◆ **Problem**
Repeat only the lines from the line containing "base_shell();" through the line containing "obj.parent = empty", both included, exactly as they stand.

◆ **Dataset rows**
--- BEGIN ---
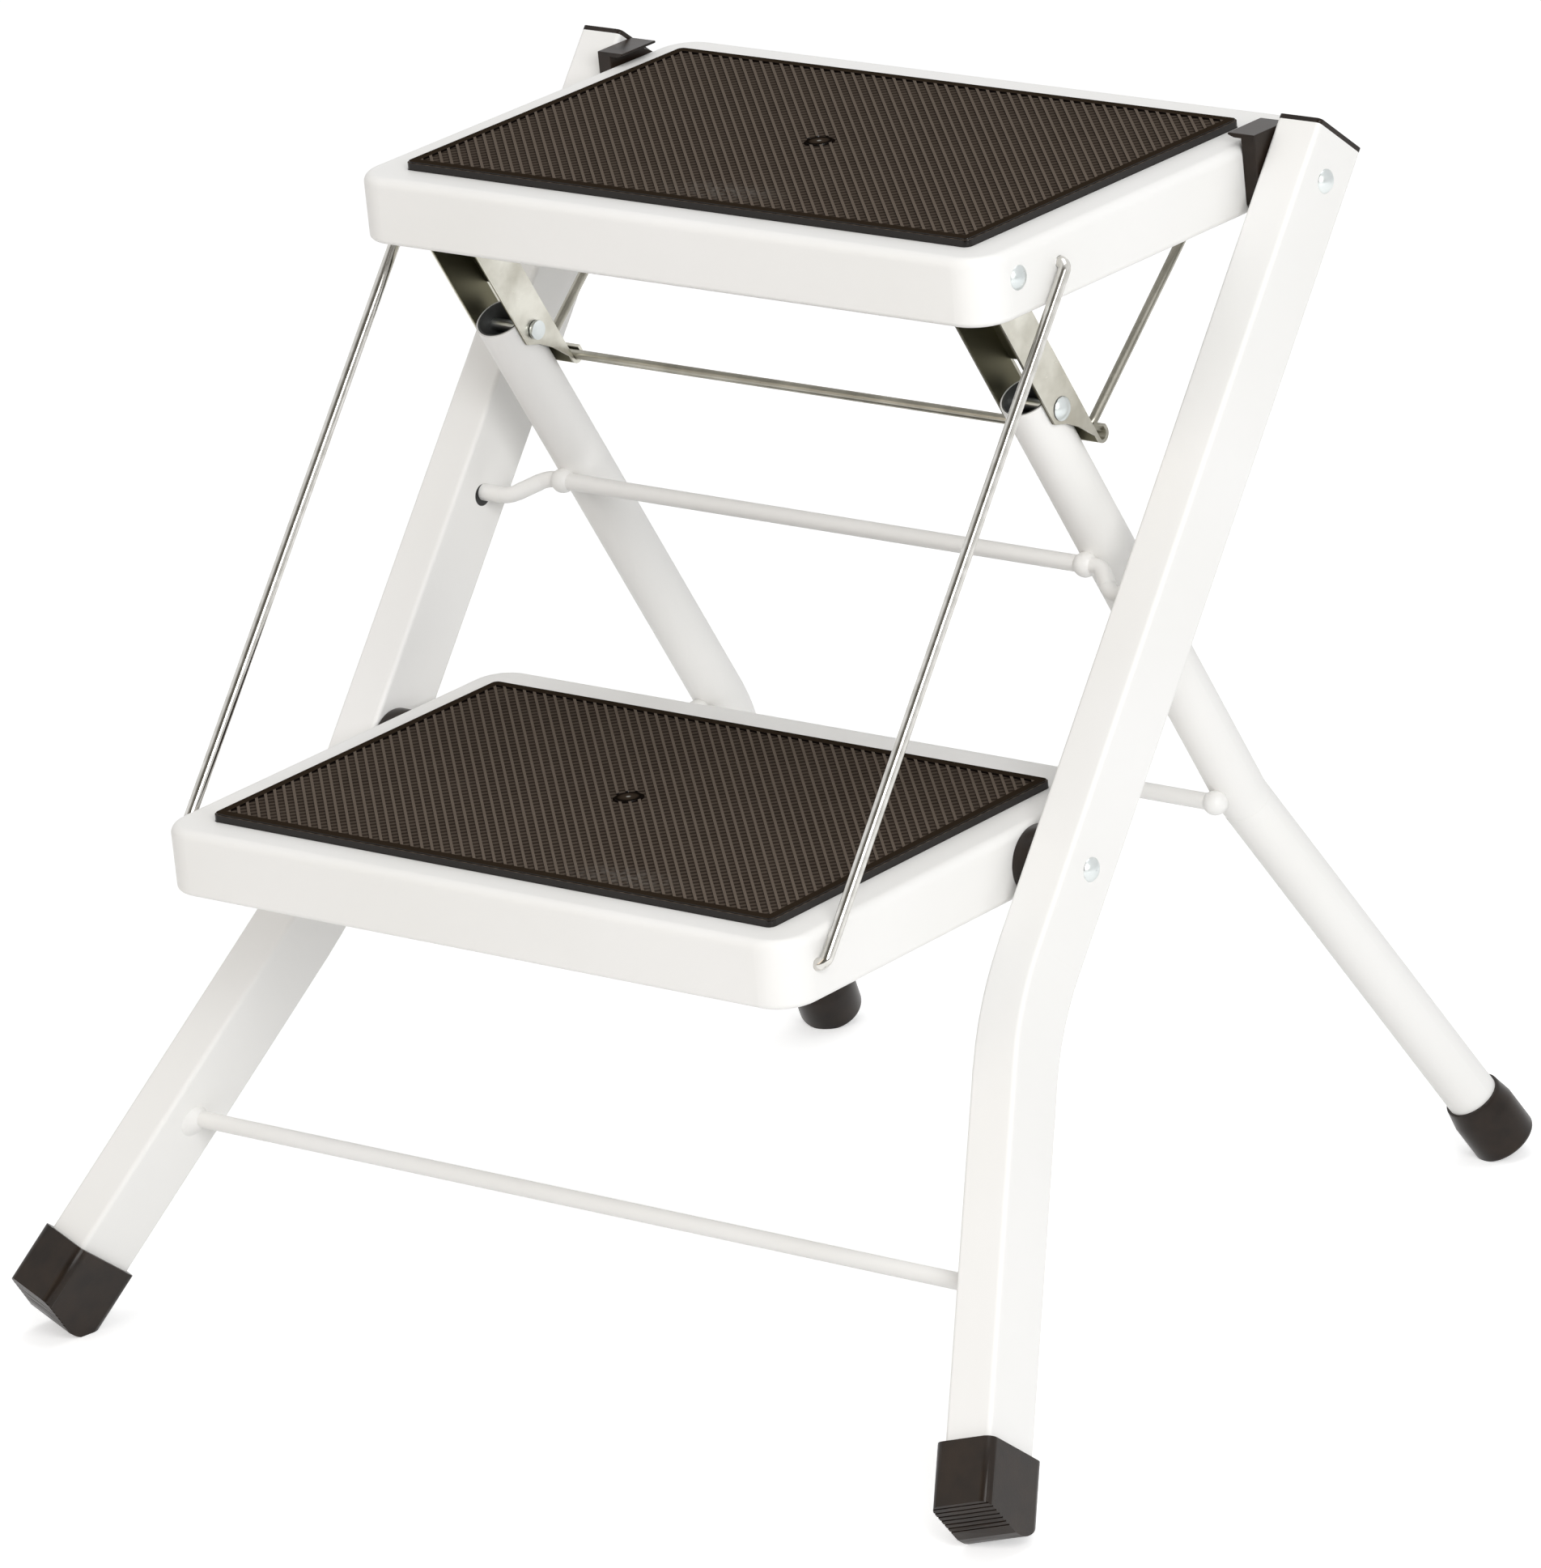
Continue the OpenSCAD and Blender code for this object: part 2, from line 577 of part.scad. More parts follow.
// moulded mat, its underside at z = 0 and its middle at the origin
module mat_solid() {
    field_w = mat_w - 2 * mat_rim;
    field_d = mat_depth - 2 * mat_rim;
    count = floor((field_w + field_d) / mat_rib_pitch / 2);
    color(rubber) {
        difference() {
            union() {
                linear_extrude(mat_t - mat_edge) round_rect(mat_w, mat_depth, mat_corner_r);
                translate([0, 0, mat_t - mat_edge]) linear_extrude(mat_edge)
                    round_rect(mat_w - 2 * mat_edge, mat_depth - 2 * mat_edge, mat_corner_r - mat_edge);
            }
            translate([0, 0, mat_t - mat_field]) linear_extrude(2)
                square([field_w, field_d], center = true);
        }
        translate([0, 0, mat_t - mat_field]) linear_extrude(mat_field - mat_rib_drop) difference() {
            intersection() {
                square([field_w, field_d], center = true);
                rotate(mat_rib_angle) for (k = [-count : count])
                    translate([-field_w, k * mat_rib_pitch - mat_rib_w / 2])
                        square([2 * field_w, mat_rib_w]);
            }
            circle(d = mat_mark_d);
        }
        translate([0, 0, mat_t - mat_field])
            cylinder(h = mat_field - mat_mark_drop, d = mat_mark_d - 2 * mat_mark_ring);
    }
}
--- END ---
--- BEGIN ---
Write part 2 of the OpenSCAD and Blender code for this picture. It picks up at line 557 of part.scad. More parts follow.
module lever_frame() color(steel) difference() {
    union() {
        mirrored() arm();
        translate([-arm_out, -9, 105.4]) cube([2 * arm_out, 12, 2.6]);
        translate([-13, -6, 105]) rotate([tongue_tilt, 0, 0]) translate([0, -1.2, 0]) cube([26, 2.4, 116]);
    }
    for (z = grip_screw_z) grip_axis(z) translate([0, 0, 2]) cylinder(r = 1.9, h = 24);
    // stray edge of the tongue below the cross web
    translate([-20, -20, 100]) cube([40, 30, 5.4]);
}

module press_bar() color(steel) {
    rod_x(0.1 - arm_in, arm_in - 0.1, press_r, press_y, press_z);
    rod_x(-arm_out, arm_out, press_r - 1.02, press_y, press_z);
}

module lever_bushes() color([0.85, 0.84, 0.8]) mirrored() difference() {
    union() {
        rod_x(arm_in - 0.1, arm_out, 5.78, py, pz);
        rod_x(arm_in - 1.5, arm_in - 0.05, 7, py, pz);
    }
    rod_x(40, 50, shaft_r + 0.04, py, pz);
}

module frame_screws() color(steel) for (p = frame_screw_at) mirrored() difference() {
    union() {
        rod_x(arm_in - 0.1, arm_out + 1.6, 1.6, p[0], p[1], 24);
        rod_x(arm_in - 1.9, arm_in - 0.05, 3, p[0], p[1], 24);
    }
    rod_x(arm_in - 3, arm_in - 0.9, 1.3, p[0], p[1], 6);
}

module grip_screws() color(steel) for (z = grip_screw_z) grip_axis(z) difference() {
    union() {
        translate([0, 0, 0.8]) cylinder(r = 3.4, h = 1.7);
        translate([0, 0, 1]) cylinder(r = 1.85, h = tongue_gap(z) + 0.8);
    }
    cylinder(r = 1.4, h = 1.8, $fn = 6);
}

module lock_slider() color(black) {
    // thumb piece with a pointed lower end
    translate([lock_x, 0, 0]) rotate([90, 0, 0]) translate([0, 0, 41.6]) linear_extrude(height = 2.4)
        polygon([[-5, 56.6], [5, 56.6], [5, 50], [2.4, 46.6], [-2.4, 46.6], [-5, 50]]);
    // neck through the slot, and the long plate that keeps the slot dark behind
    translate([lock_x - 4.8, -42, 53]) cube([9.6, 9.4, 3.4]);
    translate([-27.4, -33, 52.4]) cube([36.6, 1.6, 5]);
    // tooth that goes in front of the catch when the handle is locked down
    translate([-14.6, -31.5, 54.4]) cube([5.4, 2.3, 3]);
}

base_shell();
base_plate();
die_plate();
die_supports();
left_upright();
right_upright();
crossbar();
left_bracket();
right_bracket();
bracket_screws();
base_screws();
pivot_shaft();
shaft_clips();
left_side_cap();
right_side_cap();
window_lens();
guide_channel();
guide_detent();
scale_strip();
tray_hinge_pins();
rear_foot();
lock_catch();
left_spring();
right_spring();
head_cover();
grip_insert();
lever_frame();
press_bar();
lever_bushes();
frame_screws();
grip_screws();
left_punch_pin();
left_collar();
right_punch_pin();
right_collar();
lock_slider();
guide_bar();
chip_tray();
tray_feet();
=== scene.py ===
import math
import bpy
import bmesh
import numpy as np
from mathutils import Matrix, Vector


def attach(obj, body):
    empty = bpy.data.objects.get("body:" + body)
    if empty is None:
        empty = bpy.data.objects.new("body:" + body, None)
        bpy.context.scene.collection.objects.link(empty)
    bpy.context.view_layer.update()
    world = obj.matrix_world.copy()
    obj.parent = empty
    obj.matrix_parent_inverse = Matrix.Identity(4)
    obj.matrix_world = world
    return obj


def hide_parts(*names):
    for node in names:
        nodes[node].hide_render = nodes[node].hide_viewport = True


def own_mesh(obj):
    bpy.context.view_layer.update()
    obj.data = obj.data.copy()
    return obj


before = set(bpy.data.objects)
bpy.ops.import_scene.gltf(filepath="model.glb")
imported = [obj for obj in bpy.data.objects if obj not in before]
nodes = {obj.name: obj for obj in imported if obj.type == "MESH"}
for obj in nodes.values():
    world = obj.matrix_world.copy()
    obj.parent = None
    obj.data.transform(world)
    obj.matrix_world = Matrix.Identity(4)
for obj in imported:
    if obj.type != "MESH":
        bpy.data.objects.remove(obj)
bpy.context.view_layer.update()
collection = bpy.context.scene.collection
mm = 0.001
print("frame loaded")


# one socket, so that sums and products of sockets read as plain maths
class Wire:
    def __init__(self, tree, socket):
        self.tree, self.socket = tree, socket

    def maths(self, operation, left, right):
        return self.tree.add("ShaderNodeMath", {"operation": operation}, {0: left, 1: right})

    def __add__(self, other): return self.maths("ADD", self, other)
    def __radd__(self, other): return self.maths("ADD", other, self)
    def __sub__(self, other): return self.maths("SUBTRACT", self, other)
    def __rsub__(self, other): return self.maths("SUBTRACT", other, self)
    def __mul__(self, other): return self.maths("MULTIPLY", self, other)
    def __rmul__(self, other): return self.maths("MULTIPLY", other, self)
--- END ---
◆ **Correct answer**
base_shell();
base_plate();
die_plate();
die_supports();
left_upright();
right_upright();
crossbar();
left_bracket();
right_bracket();
bracket_screws();
base_screws();
pivot_shaft();
shaft_clips();
left_side_cap();
right_side_cap();
window_lens();
guide_channel();
guide_detent();
scale_strip();
tray_hinge_pins();
rear_foot();
lock_catch();
left_spring();
right_spring();
head_cover();
grip_insert();
lever_frame();
press_bar();
lever_bushes();
frame_screws();
grip_screws();
left_punch_pin();
left_collar();
right_punch_pin();
right_collar();
lock_slider();
guide_bar();
chip_tray();
tray_feet();
=== scene.py ===
import math
import bpy
import bmesh
import numpy as np
from mathutils import Matrix, Vector


def attach(obj, body):
    empty = bpy.data.objects.get("body:" + body)
    if empty is None:
        empty = bpy.data.objects.new("body:" + body, None)
        bpy.context.scene.collection.objects.link(empty)
    bpy.context.view_layer.update()
    world = obj.matrix_world.copy()
    obj.parent = empty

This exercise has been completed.